**To do:**
A precise retyping is required of every line from the one containing "base_block();" down to the one containing "if empty is", both included, and of no other line.

-.-.-

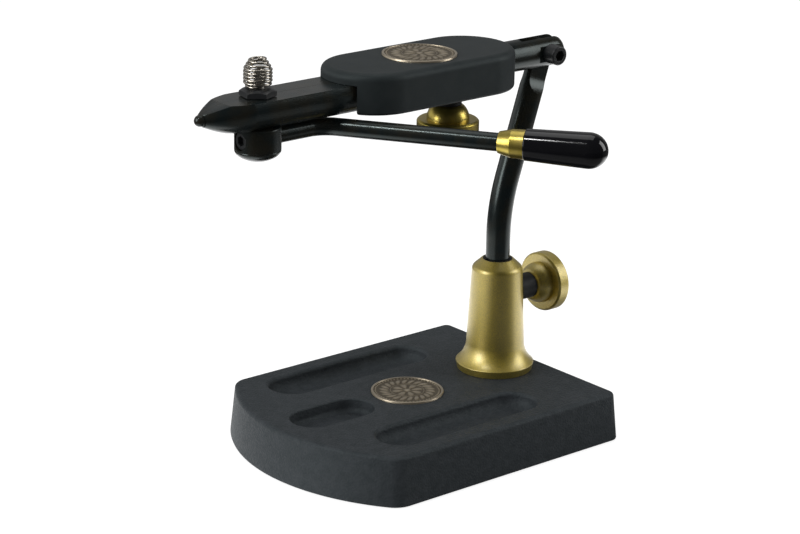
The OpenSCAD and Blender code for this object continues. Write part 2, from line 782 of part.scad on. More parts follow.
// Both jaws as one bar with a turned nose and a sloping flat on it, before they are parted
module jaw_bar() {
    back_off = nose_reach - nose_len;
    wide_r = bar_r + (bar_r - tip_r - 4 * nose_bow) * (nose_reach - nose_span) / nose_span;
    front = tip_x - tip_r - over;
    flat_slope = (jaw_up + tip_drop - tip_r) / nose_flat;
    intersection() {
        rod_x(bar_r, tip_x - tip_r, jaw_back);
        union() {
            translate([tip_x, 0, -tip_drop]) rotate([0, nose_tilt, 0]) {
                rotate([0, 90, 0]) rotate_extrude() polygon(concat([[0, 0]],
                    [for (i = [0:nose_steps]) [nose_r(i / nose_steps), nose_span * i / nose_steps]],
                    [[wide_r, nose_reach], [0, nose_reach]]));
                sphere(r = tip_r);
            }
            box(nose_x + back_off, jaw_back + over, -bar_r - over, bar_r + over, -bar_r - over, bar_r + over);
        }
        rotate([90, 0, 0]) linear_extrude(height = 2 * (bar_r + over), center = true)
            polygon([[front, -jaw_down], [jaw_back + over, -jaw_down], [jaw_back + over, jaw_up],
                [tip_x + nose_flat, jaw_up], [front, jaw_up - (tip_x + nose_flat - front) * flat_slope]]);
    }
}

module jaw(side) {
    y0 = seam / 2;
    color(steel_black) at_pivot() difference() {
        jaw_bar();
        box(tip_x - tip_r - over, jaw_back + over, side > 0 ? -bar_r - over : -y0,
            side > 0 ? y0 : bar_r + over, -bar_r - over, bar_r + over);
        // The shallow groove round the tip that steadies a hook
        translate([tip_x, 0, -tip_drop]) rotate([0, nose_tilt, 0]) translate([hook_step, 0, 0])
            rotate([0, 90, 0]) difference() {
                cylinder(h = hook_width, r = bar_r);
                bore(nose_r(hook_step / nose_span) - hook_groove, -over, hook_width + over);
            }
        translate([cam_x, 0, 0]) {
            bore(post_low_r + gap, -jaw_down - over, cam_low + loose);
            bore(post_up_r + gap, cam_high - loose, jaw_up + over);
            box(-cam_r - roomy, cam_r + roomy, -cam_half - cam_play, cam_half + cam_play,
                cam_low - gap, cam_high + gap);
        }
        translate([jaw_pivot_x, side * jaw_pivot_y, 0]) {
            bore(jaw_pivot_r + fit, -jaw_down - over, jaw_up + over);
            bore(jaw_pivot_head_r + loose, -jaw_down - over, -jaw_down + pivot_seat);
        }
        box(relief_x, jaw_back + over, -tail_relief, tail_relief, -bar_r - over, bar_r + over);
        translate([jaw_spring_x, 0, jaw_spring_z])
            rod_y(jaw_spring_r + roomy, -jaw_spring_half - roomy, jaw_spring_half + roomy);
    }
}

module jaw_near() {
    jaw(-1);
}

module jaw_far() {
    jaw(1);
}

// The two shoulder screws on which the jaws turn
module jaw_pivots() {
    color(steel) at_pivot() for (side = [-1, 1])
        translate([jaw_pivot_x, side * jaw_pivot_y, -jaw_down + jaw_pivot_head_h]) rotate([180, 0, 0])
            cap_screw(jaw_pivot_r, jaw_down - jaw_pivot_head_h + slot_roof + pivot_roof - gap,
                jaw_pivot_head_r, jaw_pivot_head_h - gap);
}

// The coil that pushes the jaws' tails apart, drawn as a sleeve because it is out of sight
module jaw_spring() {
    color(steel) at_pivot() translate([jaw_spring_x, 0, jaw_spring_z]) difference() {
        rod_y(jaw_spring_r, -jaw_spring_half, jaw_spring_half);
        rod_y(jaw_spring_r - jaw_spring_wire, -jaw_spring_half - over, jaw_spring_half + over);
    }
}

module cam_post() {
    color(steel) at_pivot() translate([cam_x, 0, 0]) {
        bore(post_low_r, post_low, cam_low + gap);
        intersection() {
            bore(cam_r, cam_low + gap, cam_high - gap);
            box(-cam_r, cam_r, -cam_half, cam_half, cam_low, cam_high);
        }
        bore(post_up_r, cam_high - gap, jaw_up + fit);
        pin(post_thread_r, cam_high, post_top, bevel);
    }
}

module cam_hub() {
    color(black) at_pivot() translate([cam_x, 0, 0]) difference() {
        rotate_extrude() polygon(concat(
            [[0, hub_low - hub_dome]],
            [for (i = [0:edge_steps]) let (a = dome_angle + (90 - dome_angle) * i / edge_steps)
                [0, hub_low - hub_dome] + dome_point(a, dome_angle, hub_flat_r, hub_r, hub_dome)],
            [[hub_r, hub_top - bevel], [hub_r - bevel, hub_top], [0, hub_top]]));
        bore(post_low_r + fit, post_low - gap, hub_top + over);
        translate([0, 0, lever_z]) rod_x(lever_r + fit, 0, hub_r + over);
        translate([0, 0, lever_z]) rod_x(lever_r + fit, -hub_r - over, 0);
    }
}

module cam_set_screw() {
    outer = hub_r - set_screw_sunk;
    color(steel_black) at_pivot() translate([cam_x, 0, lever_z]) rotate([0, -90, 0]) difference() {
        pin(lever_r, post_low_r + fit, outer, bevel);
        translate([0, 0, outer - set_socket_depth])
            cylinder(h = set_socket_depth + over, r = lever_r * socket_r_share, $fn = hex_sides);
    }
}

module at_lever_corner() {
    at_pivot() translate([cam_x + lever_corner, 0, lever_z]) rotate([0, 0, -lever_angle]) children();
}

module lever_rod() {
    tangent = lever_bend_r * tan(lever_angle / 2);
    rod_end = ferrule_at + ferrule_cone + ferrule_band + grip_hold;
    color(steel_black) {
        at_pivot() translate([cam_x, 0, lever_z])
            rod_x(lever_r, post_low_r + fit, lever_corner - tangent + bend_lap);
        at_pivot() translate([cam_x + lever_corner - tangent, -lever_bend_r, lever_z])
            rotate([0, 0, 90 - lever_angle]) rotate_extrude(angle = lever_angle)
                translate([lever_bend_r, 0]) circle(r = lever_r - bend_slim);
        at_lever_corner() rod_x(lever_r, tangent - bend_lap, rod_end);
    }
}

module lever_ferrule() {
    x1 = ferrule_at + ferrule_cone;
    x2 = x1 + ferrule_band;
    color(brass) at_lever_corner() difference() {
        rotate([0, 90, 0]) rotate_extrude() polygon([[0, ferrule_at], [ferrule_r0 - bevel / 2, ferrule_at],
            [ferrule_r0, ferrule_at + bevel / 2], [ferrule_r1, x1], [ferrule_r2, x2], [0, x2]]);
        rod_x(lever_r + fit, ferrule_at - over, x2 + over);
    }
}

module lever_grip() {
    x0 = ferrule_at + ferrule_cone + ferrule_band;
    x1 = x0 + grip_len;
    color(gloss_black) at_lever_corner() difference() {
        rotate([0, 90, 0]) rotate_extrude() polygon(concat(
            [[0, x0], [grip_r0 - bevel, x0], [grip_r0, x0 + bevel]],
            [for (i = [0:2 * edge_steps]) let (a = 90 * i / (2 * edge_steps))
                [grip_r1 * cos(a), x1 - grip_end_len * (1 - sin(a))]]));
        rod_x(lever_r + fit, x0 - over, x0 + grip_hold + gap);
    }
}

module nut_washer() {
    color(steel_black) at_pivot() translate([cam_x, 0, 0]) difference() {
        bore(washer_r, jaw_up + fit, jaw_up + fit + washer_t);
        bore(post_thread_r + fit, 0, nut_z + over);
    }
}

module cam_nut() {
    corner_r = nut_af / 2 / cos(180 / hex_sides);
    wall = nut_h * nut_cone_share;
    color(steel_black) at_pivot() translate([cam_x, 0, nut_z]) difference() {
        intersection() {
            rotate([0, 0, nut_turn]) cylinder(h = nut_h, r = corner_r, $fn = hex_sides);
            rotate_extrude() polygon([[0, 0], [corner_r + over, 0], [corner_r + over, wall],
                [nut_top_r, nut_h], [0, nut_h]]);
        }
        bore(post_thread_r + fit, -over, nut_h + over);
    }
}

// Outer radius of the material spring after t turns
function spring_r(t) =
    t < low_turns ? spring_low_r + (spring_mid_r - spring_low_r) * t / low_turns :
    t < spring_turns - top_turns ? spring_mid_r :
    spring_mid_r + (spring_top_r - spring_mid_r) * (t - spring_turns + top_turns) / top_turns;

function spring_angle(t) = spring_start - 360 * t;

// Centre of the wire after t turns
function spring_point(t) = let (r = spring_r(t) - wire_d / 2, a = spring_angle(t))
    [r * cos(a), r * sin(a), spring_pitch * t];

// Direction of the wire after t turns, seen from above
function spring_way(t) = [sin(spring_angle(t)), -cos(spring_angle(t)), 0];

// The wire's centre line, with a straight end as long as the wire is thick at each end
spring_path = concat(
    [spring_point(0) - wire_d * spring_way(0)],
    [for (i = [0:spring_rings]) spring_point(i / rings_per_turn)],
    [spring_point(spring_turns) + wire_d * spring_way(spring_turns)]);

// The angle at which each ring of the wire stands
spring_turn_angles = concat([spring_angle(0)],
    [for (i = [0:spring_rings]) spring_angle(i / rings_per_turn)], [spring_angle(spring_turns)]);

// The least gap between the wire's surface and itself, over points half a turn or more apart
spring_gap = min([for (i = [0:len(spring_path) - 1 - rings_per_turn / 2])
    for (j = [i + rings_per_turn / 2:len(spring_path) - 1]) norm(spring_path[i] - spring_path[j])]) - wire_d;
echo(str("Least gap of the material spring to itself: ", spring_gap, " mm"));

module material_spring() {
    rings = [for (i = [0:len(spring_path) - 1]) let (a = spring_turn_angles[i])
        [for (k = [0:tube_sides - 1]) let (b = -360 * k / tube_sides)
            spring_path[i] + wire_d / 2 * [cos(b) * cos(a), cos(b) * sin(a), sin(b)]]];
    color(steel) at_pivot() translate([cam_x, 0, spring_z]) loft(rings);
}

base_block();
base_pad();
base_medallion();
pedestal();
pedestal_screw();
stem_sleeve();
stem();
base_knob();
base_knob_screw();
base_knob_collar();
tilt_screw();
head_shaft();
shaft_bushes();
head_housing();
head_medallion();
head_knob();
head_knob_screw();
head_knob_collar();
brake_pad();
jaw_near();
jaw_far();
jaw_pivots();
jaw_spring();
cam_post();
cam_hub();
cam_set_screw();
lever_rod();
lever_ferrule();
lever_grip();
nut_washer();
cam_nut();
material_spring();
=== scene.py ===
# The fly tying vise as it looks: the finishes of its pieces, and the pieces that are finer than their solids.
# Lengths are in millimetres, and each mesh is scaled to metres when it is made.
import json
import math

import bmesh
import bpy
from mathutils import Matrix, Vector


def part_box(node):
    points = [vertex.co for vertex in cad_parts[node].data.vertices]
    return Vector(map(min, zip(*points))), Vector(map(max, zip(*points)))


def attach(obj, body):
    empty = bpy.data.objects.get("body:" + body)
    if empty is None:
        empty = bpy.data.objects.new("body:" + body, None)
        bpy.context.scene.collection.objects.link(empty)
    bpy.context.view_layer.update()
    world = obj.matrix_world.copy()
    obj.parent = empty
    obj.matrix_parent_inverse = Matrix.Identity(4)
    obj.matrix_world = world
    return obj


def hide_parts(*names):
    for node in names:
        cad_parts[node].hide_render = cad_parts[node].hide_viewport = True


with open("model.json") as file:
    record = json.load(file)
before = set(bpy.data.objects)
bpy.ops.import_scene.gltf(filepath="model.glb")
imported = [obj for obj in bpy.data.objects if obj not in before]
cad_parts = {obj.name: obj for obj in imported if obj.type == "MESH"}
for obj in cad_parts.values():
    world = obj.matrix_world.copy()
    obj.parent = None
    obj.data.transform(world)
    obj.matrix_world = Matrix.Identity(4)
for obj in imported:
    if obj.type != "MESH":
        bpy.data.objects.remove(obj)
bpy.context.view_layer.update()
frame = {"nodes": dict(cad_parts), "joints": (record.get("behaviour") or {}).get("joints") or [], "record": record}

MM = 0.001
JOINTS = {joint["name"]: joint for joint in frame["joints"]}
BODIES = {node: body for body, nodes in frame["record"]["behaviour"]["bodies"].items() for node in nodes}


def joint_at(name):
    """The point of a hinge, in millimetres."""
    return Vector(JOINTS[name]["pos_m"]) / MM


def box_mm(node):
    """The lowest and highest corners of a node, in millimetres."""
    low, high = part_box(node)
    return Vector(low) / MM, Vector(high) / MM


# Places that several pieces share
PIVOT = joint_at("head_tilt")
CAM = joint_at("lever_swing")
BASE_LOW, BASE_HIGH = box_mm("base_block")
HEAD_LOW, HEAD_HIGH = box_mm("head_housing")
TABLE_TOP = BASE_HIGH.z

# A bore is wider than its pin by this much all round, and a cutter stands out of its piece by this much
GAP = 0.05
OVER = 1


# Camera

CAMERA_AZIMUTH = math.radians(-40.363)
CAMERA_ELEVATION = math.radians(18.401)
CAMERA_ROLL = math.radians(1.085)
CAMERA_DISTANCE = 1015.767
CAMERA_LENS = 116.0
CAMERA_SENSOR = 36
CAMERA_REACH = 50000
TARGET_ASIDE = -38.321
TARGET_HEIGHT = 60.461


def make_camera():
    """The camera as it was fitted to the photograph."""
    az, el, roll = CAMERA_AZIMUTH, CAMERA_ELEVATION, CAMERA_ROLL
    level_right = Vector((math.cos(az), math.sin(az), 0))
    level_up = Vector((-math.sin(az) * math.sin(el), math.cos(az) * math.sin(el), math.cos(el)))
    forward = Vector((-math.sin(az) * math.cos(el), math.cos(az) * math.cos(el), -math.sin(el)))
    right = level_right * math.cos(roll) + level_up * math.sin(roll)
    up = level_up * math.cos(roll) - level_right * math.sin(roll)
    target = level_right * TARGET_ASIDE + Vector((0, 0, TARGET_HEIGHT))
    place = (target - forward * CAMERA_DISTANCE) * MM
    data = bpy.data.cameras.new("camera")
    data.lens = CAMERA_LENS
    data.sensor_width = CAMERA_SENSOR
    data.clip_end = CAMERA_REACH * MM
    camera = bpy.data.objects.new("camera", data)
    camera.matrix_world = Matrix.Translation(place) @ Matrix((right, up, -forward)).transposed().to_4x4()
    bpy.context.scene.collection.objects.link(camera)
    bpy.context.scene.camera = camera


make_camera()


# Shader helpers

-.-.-

**Problem solution:**
base_block();
base_pad();
base_medallion();
pedestal();
pedestal_screw();
stem_sleeve();
stem();
base_knob();
base_knob_screw();
base_knob_collar();
tilt_screw();
head_shaft();
shaft_bushes();
head_housing();
head_medallion();
head_knob();
head_knob_screw();
head_knob_collar();
brake_pad();
jaw_near();
jaw_far();
jaw_pivots();
jaw_spring();
cam_post();
cam_hub();
cam_set_screw();
lever_rod();
lever_ferrule();
lever_grip();
nut_washer();
cam_nut();
material_spring();
=== scene.py ===
# The fly tying vise as it looks: the finishes of its pieces, and the pieces that are finer than their solids.
# Lengths are in millimetres, and each mesh is scaled to metres when it is made.
import json
import math

import bmesh
import bpy
from mathutils import Matrix, Vector


def part_box(node):
    points = [vertex.co for vertex in cad_parts[node].data.vertices]
    return Vector(map(min, zip(*points))), Vector(map(max, zip(*points)))


def attach(obj, body):
    empty = bpy.data.objects.get("body:" + body)
    if empty is None:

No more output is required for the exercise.